Waardenvrije wetenschap is voor Van Schendelen een heilig begrip. We moeten begrijpen "dat ik in het belang van mijn discipline elke belangengroep die mij zulks vraagt, zo goed mogelijk help". De enige voorwaarde die hij stelt is dat zij "legaal en legitiem" zijn. En aangezien tabak een legaal product is, heeft hij daar geen morele bezwaren bij.

Niet alleen viel Van Schendelen door de mand in zijn opiniestuk in De Volkskrant en in het radio-interview, zelfs in de update van zijn lijvige boekwerk "The Art of Lobbying the EU, More Machiavelli in Brussels", kun je lezen naar wie zijn sympathie uitgaat.

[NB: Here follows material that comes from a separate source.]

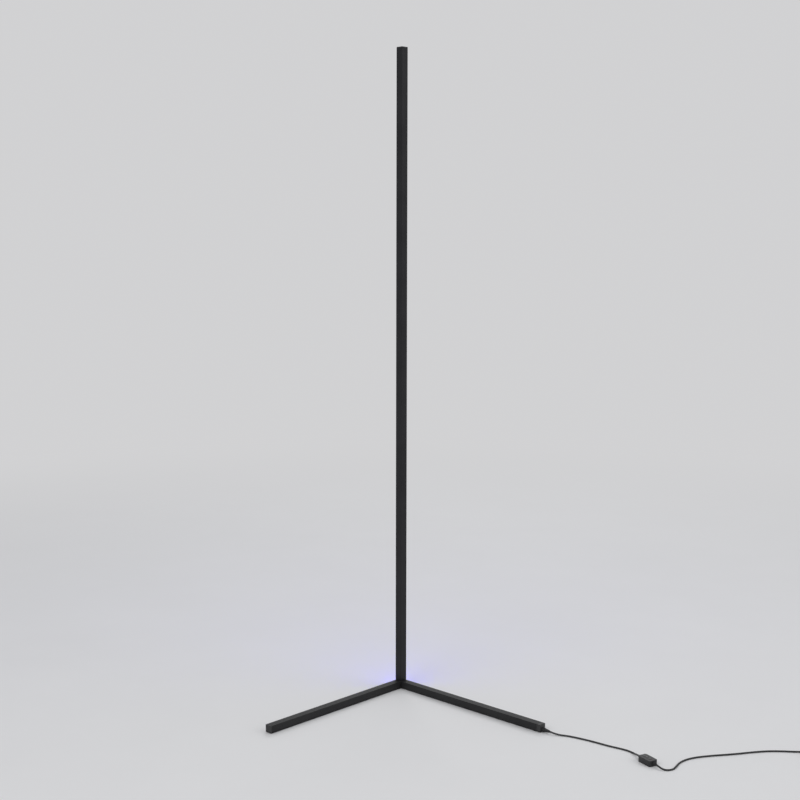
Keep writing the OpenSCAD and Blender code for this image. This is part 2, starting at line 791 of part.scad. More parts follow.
// Radius and height of the coil after t turns: it spirals in and out at one rate,
// and climbs a layer in the half turn round each reversal
function coil_phase(t) = t - 2 * coil_loops * floor(t / (2 * coil_loops));
function coil_r(t) = coil_in_r + coil_pitch * abs(coil_phase(t) - coil_loops);
function ease(x) = let (u = min(1, max(0, x))) u * u * (3 - 2 * u);
function coil_climb(t, m) =
    m >= coil_layers ? 0 : ease((t - m * coil_loops) * 2 + 0.5) + coil_climb(t, m + 1);
function coil_point(t) = [
    coil_at[0] + coil_r(t) * sin(360 * t), coil_at[1] + coil_r(t) * cos(360 * t),
    coil_z0 + coil_pitch * coil_climb(t, 1)];
coil_wound = [for (i = [0:coil_turns * rings_per_loop]) coil_point(i / rings_per_loop)];
coil_end = [adapter_at[0] - adapter_boot_len, adapter_at[1], coil_top_z];
coil_route = concat([coil_start], coil_wound, [coil_end - [coil_tail - lead_d, 0, 0], coil_end]);
// Least gap of the coil to itself, from points half a turn or more apart
coil_least = min([
    for (i = [0:len(coil_wound) - 1], j = [i + rings_per_loop / 2:1:len(coil_wound) - 1])
        norm(coil_wound[i] - coil_wound[j])]) - lead_d;

module lead_coil() {
    echo(coil_least_gap = coil_least);
    color([0.06, 0.06, 0.06]) tube(coil_route, lead_r, coil_sides, [1, 0, 0], [1, 0, 0]);
}

module coil_tie() {
    slack = 0.3;
    inner_w = coil_pitch * (coil_loops - 1) + lead_d + 2 * slack;
    inner_h = coil_top_z + lead_r + slack - tie_t;
    mid_r = coil_out_r - coil_pitch * coil_loops / 2;
    corner_r = 1.5;
    color([0.12, 0.12, 0.12])
    translate([coil_at[0] - tie_w / 2, coil_at[1] - mid_r, tie_t + inner_h / 2]) rotate([90, 0, 90])
        linear_extrude(tie_w) difference() {
            round_plate(inner_w + 2 * tie_t, inner_h + 2 * tie_t, corner_r + tie_t);
            round_plate(inner_w, inner_h, corner_r);
        }
}

// ================= power adapter =================

module at_adapter() {
    translate([adapter_at[0], adapter_at[1], 0]) children();
}

module adapter_outline(inset) {
    translate([adapter_l / 2, 0])
        round_plate(adapter_l - 2 * inset, adapter_w - 2 * inset, adapter_corner_r - inset);
}

module adapter_lead_hole() {
    translate([0, 0, coil_top_z]) rod(lead_bore_r, -1, adapter_wall + 1);
}

module adapter_boot() {
    color([0.05, 0.05, 0.05])
    at_adapter() translate([0, 0, coil_top_z]) rotate([0, 0, 180]) {
        boot_neck(adapter_wall, boot_neck_r + adapter_flange_r, adapter_flange_t);
        taper_boot(adapter_boot_len, adapter_boot_r, boot_tip_r);
    }
}

module adapter_base() {
    color([0.07, 0.07, 0.07])
    at_adapter() {
        difference() {
            linear_extrude(adapter_mid) adapter_outline(0);
            translate([0, 0, adapter_wall]) linear_extrude(adapter_mid) adapter_outline(adapter_wall);
            adapter_lead_hole();
        }
        for (x = [adapter_post_inset[0], adapter_l - adapter_post_inset[0]], y = [-1, 1])
            translate([x, y * (adapter_w / 2 - adapter_post_inset[1]), adapter_wall - eps])
                cylinder(r = adapter_post_r, h = adapter_post_h + eps);
    }
}

module pin_places() {
    for (y = [-1, 1]) translate([adapter_l - pin_inset, y * pin_pitch / 2, 0]) children();
}

module adapter_cover() {
    boss_low = adapter_t - adapter_wall - pin_boss_h;
    color([0.07, 0.07, 0.07])
    at_adapter() difference() {
        union() {
            difference() {
                translate([0, 0, adapter_mid]) linear_extrude(adapter_t - adapter_mid) adapter_outline(0);
                translate([0, 0, adapter_mid - 1]) linear_extrude(adapter_t - adapter_wall - adapter_mid + 1)
                    adapter_outline(adapter_wall);
            }
            pin_places() translate([0, 0, boss_low])
                cylinder(r = pin_shank_r + pin_boss_wall, h = pin_boss_h + eps);
        }
        adapter_lead_hole();
        pin_places() translate([0, 0, boss_low - 1])
            cylinder(r = pin_shank_r + thread_gap, h = pin_boss_h + adapter_wall + 2);
    }
}

module plug_pins() {
    color([0.8, 0.78, 0.72])
    at_adapter() pin_places() {
        translate([0, 0, adapter_t - adapter_wall - pin_boss_h])
            cylinder(r = pin_shank_r, h = pin_boss_h + adapter_wall);
        translate([0, 0, adapter_t - eps]) cylinder(r = pin_r, h = pin_len + eps);
        translate([0, 0, adapter_t + pin_len]) cylinder(r1 = pin_r, r2 = pin_r - pin_step, h = pin_tip);
    }
}

module adapter_board() {
    color([0.1, 0.35, 0.16])
    at_adapter() translate([0, 0, adapter_board_z]) linear_extrude(adapter_board_t)
        adapter_outline(adapter_wall + adapter_board_gap);
}

module adapter_transformer() {
    color([0.85, 0.7, 0.2])
    at_adapter() translate([transformer_at[0], transformer_at[1], adapter_board_top]) {
        cube([core[0], core[1], core_low_h]);
        translate([winding_inset, winding_inset, core_low_h - eps])
            cube([core[0] - 2 * winding_inset, core[1] - 2 * winding_inset, winding_h + 2 * eps]);
        translate([0, 0, core_low_h + winding_h]) cube([core[0], core[1], core_high_h]);
    }
}

module adapter_capacitor() {
    color([0.1, 0.12, 0.3])
    at_adapter() translate([capacitor_at[0], capacitor_at[1], adapter_board_top]) {
        cylinder(r = capacitor_r, h = capacitor_h);
        translate([0, 0, capacitor_h - eps])
            cylinder(r1 = capacitor_r, r2 = capacitor_r - capacitor_chamfer, h = capacitor_chamfer);
    }
}

// ================= one line for each piece =================

mast_profile(0);  // mast_profile_lower
mast_profile(1);  // mast_profile_middle
mast_profile(2);  // mast_profile_upper
diffuser(0);  // diffuser_lower
diffuser(1);  // diffuser_middle
diffuser(2);  // diffuser_upper
light_strip(0);  // light_strip_lower
light_strip(1);  // light_strip_middle
light_strip(2);  // light_strip_upper
light_chips(0);  // light_chips_lower
light_chips(1);  // light_chips_middle
light_chips(2);  // light_chips_upper
mast_joiner(0);  // mast_joiner_lower
mast_joiner(1);  // mast_joiner_upper
strip_link(0);  // strip_link_lower
strip_link(1);  // strip_link_upper
grub_screws();
top_cap();
corner_block();
mast_post();
post_screw();
leg_tube(-1);  // leg_tube_left
leg_tube(1);  // leg_tube_right
leg_screws();
end_cap_left();
end_cap_right();
foot_pad_corner();
foot_pad(-1);  // foot_pad_left
foot_pad(1);  // foot_pad_right
internal_lead();
lead_connector();
exit_boot();
lamp_lead();
controller_base();
controller_cover();
controller_board();
controller_switches();
controller_parts();
receiver_window();
button(0);  // power_button
button(1);  // mode_button
button(2);  // colour_button
controller_boot(-1);  // controller_inlet_boot
controller_boot(1);  // controller_outlet_boot
supply_lead();
lead_coil();
coil_tie();
adapter_boot();
adapter_base();
adapter_cover();
plug_pins();
adapter_board();
adapter_transformer();
adapter_capacitor();
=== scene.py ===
import json
import math

import bmesh
import bpy
from mathutils import Matrix, Vector


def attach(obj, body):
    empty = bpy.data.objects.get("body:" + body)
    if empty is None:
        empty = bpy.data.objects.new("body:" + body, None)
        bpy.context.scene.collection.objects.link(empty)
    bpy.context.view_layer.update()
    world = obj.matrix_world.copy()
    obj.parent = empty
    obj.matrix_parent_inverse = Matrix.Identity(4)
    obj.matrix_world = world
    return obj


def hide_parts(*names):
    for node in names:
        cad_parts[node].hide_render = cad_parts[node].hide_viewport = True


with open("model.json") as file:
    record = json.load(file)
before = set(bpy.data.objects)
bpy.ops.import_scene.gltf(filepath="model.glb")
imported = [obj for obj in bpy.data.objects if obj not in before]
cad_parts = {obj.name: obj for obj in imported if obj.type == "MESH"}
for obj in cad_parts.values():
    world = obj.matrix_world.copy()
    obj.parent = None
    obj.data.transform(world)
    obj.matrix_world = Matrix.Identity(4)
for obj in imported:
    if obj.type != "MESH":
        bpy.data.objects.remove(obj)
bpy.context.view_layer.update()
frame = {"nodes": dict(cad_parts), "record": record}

cad = frame["nodes"]
slot_of = {row["node"]: row["material_slot"] for row in frame["record"]["subparts"]}
body_of = {node: body for body, members in frame["record"]["behaviour"]["bodies"].items()
           for node in members}
MM = 0.001


# ================= camera =================

STAND = 2.9961473  # metres from the mast, level with the floor
ASIDE = -0.0031970  # metres to the side of the way that it faces
EYE = 1.0362133  # metres above the floor
TURN, DIP, ROLL = -0.0267053, 0.1257903, 0.0019247  # radians
FOCAL_PIXELS = 1364.4866
PICTURE_PIXELS = 800
SENSOR = 36  # mm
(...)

In dit boek over hoe de Europese commissie in elkaar steekt en welke lobbystrategieën daar kunnen worden toegepast, betitelt hij de antitabakslobby als "gezondheidsfreaks". Desgevraagd licht hij de term toe: "Freaks staan voor mensen die één enkele maatschappelijke waarde sacrosanct verklaren en wat daar tegenin gaat ketterij achten."

De kortzichtigheid van de hooggeleerde Van Schendelen is verbijsterend. Het lijkt nooit tot hem te zijn doorgedrongen welke ramp tabak veroorzaakt: alleen al ruim 20.000 doden per jaar in Nederland  en ruim 5 miljoen wereldwijd. En dat hij met zijn adviezen om de antitabakswetgeving te frustreren, medeplichtig is aan de legale industriële moordmachine, de tabaksindustrie. Zijn mantra is "waardenvrije wetenschap". Is hij als politicoloog vergeten hoe wetenschap en zelfs zijn adviezen op een criminele wijze kunnen worden toegepast?